What you will do:
Repeat every line, exactly, from the very first through the one where "const BEARING_FACE = BEARING_BACK" appears. Add nothing else.

** start Information shown **

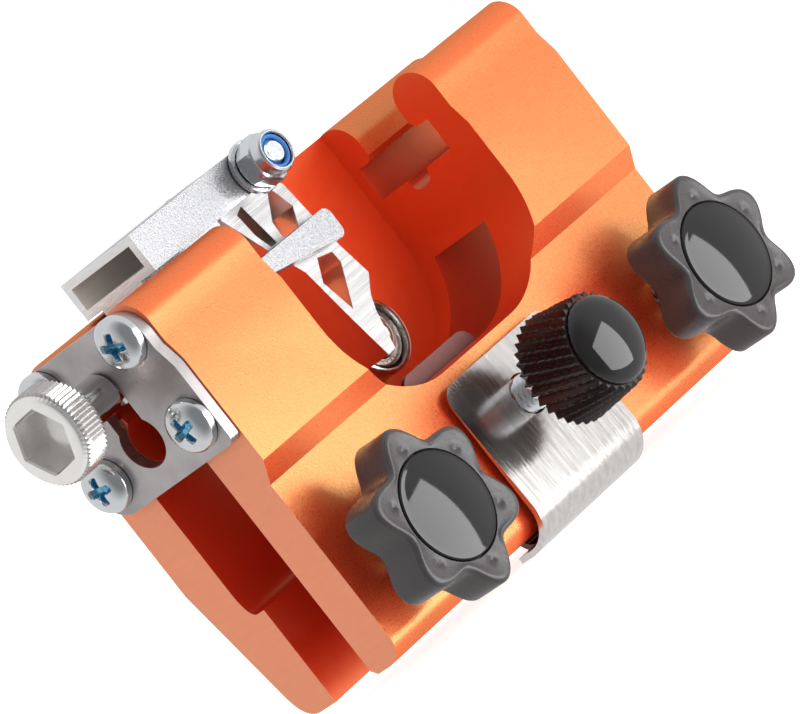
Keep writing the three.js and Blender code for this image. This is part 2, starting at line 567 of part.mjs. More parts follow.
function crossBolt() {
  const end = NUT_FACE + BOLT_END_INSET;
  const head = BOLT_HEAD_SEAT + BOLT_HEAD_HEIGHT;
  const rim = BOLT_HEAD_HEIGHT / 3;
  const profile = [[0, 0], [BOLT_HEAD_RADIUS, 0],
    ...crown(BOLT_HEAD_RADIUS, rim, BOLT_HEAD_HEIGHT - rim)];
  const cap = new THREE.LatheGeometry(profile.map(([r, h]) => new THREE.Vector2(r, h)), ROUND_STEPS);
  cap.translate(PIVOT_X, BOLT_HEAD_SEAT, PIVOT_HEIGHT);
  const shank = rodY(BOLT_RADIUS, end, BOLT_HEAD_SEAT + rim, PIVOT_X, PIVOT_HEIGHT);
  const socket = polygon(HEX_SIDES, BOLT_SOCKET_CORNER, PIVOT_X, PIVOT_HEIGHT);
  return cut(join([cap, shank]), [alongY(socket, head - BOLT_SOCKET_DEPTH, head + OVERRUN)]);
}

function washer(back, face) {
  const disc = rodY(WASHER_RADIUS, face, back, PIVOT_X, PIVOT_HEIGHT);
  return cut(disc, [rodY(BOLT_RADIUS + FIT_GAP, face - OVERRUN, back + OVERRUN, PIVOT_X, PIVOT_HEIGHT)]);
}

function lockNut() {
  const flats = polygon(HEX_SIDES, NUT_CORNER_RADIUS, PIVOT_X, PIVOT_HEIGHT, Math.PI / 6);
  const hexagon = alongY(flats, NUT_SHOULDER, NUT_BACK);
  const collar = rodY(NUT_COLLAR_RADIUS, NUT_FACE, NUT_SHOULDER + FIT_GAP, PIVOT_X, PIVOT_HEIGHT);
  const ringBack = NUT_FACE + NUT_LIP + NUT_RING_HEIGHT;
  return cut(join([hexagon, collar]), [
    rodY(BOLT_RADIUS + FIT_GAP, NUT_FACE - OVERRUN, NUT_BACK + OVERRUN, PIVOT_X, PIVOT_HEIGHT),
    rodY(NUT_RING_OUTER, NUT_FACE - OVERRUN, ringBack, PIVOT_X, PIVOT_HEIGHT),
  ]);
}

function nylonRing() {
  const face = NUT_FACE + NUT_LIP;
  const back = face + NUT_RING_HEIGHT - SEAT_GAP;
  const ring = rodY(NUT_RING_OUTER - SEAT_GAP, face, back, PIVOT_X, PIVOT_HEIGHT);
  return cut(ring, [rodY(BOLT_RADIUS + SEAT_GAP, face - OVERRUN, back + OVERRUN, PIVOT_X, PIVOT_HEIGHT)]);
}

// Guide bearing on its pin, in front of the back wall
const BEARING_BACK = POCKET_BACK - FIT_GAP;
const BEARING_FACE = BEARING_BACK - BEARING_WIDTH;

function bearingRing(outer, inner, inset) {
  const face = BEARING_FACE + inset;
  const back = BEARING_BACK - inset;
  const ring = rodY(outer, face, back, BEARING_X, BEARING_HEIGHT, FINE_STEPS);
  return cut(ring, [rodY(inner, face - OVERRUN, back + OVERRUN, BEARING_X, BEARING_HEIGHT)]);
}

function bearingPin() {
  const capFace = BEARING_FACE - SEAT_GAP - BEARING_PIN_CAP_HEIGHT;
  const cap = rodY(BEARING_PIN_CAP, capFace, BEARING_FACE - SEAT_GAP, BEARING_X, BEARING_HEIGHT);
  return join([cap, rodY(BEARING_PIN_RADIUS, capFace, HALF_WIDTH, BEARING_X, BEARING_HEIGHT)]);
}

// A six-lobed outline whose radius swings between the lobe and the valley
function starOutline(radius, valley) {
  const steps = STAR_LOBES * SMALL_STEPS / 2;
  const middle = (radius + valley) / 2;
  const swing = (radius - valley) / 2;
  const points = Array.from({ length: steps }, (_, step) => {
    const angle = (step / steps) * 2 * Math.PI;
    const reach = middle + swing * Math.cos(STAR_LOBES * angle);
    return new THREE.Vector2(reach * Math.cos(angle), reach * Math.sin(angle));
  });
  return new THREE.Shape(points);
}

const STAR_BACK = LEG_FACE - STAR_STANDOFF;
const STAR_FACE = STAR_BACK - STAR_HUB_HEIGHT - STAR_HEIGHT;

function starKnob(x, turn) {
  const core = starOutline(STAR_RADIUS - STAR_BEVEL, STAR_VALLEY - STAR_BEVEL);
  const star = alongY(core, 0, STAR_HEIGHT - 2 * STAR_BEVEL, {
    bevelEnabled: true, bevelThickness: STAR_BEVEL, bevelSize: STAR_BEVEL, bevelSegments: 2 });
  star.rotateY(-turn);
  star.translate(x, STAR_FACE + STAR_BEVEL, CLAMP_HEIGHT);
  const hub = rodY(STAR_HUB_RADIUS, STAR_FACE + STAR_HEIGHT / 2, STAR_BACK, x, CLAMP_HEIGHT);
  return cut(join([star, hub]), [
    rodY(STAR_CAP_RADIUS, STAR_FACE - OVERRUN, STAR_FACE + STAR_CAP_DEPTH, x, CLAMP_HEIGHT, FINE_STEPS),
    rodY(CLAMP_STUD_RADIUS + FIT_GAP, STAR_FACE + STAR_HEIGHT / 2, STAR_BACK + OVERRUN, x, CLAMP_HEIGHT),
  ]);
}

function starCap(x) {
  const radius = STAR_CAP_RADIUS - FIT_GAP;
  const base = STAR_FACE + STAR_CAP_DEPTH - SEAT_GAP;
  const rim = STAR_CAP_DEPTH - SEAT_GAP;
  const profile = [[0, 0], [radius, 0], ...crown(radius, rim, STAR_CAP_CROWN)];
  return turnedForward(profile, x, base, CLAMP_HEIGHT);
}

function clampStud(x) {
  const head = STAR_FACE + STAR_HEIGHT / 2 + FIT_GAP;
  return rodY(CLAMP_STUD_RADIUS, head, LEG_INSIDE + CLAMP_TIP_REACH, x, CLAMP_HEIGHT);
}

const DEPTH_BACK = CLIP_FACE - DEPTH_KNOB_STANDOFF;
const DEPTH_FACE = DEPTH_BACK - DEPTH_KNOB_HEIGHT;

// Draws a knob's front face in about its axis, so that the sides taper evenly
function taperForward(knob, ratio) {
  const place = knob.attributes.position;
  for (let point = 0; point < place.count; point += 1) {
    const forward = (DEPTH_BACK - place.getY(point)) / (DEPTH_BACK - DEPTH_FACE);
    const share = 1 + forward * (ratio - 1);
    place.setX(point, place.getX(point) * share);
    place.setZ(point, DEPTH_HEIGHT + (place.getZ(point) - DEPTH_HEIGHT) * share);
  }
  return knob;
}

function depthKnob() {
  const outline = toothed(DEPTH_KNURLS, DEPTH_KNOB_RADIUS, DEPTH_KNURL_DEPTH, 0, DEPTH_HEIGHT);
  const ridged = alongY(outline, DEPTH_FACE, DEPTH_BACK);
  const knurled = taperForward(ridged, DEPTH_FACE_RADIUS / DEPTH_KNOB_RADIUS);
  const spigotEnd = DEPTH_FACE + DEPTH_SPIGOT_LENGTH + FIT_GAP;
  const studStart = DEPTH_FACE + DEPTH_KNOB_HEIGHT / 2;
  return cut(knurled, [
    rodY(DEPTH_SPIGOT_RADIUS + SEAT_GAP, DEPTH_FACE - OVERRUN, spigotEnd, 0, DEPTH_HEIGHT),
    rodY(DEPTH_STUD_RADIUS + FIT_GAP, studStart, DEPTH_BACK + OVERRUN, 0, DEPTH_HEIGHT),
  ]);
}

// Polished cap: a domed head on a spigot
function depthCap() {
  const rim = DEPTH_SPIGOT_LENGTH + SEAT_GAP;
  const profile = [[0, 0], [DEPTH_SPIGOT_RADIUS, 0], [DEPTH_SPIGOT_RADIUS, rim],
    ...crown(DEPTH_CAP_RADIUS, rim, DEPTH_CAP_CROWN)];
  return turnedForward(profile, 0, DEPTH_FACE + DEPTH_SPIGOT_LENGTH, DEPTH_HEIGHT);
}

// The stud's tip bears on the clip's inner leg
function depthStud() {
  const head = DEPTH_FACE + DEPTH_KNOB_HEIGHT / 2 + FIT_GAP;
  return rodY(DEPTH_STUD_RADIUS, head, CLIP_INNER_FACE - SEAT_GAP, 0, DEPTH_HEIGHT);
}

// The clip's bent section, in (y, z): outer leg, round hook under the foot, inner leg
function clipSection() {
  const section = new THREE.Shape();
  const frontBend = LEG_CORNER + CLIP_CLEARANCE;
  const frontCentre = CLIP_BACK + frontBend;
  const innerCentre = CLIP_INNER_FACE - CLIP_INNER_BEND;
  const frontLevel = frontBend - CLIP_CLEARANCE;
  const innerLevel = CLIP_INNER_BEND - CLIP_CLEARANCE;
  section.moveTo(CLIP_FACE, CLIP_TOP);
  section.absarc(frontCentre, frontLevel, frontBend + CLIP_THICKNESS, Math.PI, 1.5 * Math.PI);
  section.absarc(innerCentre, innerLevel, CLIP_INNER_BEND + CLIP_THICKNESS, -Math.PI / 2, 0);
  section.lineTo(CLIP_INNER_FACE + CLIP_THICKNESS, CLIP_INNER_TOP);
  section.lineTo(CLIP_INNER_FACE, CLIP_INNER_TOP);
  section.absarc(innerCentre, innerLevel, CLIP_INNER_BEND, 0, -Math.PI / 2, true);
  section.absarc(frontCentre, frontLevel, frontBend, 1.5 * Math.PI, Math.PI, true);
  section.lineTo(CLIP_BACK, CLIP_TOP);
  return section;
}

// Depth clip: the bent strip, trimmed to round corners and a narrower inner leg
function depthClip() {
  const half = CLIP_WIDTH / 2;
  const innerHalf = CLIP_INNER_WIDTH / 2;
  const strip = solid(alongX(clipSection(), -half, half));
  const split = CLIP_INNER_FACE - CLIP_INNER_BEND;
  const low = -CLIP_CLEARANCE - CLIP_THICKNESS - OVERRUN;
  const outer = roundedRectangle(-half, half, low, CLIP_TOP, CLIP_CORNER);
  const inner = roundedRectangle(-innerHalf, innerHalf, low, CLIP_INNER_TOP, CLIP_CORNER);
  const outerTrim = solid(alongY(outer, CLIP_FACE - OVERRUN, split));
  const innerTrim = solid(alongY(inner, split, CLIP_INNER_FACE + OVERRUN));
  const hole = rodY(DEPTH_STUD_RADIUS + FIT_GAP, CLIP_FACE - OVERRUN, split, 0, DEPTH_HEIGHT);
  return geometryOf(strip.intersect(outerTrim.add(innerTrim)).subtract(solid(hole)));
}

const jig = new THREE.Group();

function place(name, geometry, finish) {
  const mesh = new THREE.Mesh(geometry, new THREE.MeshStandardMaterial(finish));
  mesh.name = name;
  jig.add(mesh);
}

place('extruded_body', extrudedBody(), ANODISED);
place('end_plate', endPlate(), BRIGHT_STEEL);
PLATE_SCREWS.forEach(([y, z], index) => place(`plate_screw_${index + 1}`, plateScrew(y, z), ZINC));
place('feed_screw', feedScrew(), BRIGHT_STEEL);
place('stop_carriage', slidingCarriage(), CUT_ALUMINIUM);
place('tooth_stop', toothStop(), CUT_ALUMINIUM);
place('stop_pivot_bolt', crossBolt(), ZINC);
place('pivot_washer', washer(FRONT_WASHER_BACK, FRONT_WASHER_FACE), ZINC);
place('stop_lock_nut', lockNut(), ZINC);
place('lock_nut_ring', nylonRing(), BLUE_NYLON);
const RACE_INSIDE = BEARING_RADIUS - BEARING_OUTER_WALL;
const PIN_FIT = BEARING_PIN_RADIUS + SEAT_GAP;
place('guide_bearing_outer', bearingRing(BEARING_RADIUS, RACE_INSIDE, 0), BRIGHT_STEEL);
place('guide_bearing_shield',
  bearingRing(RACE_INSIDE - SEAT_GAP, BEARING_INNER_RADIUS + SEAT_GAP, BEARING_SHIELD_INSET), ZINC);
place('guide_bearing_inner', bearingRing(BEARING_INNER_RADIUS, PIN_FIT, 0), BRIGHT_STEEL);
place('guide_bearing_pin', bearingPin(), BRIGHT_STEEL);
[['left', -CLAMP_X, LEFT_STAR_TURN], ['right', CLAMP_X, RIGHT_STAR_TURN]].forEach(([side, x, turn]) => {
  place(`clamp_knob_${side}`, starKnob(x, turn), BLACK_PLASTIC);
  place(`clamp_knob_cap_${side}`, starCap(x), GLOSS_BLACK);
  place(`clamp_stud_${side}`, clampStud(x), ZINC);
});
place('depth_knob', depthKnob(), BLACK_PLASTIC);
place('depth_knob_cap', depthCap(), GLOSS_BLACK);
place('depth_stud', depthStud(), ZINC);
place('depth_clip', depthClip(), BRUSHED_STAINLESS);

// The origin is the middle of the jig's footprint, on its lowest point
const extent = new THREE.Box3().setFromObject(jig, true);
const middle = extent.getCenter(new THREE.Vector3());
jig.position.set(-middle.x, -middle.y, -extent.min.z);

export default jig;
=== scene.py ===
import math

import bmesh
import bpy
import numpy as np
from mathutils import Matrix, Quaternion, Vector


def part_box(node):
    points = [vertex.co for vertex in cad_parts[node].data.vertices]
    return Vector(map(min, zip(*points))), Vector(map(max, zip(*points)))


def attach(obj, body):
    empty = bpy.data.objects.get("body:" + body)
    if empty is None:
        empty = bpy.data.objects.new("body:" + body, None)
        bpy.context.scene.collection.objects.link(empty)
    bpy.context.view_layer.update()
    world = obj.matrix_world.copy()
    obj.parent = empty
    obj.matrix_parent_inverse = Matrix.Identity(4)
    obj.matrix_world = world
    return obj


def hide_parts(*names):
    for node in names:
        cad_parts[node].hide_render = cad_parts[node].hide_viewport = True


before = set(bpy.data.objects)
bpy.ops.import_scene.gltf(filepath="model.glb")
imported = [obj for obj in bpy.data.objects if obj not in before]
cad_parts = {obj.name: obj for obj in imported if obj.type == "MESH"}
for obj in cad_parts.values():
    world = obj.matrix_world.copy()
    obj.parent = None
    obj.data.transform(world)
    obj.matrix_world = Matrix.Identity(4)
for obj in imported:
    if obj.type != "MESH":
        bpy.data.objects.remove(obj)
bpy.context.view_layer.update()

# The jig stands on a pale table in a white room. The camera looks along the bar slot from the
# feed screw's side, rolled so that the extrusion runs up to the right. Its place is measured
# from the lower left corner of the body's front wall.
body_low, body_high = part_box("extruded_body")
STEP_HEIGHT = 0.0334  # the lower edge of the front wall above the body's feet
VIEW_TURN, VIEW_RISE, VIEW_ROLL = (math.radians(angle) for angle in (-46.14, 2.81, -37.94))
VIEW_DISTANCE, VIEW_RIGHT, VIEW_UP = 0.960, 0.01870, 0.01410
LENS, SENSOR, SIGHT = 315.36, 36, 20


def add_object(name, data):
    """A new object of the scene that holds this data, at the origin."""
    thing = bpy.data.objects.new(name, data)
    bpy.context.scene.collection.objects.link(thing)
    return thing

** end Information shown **

Result for this exercise:
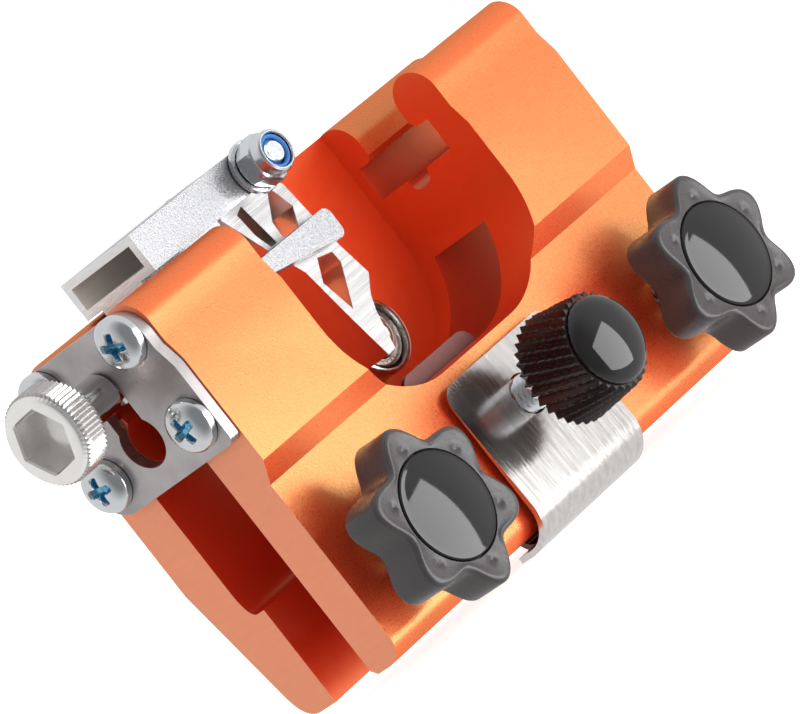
Keep writing the three.js and Blender code for this image. This is part 2, starting at line 567 of part.mjs. More parts follow.
function crossBolt() {
  const end = NUT_FACE + BOLT_END_INSET;
  const head = BOLT_HEAD_SEAT + BOLT_HEAD_HEIGHT;
  const rim = BOLT_HEAD_HEIGHT / 3;
  const profile = [[0, 0], [BOLT_HEAD_RADIUS, 0],
    ...crown(BOLT_HEAD_RADIUS, rim, BOLT_HEAD_HEIGHT - rim)];
  const cap = new THREE.LatheGeometry(profile.map(([r, h]) => new THREE.Vector2(r, h)), ROUND_STEPS);
  cap.translate(PIVOT_X, BOLT_HEAD_SEAT, PIVOT_HEIGHT);
  const shank = rodY(BOLT_RADIUS, end, BOLT_HEAD_SEAT + rim, PIVOT_X, PIVOT_HEIGHT);
  const socket = polygon(HEX_SIDES, BOLT_SOCKET_CORNER, PIVOT_X, PIVOT_HEIGHT);
  return cut(join([cap, shank]), [alongY(socket, head - BOLT_SOCKET_DEPTH, head + OVERRUN)]);
}

function washer(back, face) {
  const disc = rodY(WASHER_RADIUS, face, back, PIVOT_X, PIVOT_HEIGHT);
  return cut(disc, [rodY(BOLT_RADIUS + FIT_GAP, face - OVERRUN, back + OVERRUN, PIVOT_X, PIVOT_HEIGHT)]);
}

function lockNut() {
  const flats = polygon(HEX_SIDES, NUT_CORNER_RADIUS, PIVOT_X, PIVOT_HEIGHT, Math.PI / 6);
  const hexagon = alongY(flats, NUT_SHOULDER, NUT_BACK);
  const collar = rodY(NUT_COLLAR_RADIUS, NUT_FACE, NUT_SHOULDER + FIT_GAP, PIVOT_X, PIVOT_HEIGHT);
  const ringBack = NUT_FACE + NUT_LIP + NUT_RING_HEIGHT;
  return cut(join([hexagon, collar]), [
    rodY(BOLT_RADIUS + FIT_GAP, NUT_FACE - OVERRUN, NUT_BACK + OVERRUN, PIVOT_X, PIVOT_HEIGHT),
    rodY(NUT_RING_OUTER, NUT_FACE - OVERRUN, ringBack, PIVOT_X, PIVOT_HEIGHT),
  ]);
}

function nylonRing() {
  const face = NUT_FACE + NUT_LIP;
  const back = face + NUT_RING_HEIGHT - SEAT_GAP;
  const ring = rodY(NUT_RING_OUTER - SEAT_GAP, face, back, PIVOT_X, PIVOT_HEIGHT);
  return cut(ring, [rodY(BOLT_RADIUS + SEAT_GAP, face - OVERRUN, back + OVERRUN, PIVOT_X, PIVOT_HEIGHT)]);
}

// Guide bearing on its pin, in front of the back wall
const BEARING_BACK = POCKET_BACK - FIT_GAP;
const BEARING_FACE = BEARING_BACK - BEARING_WIDTH;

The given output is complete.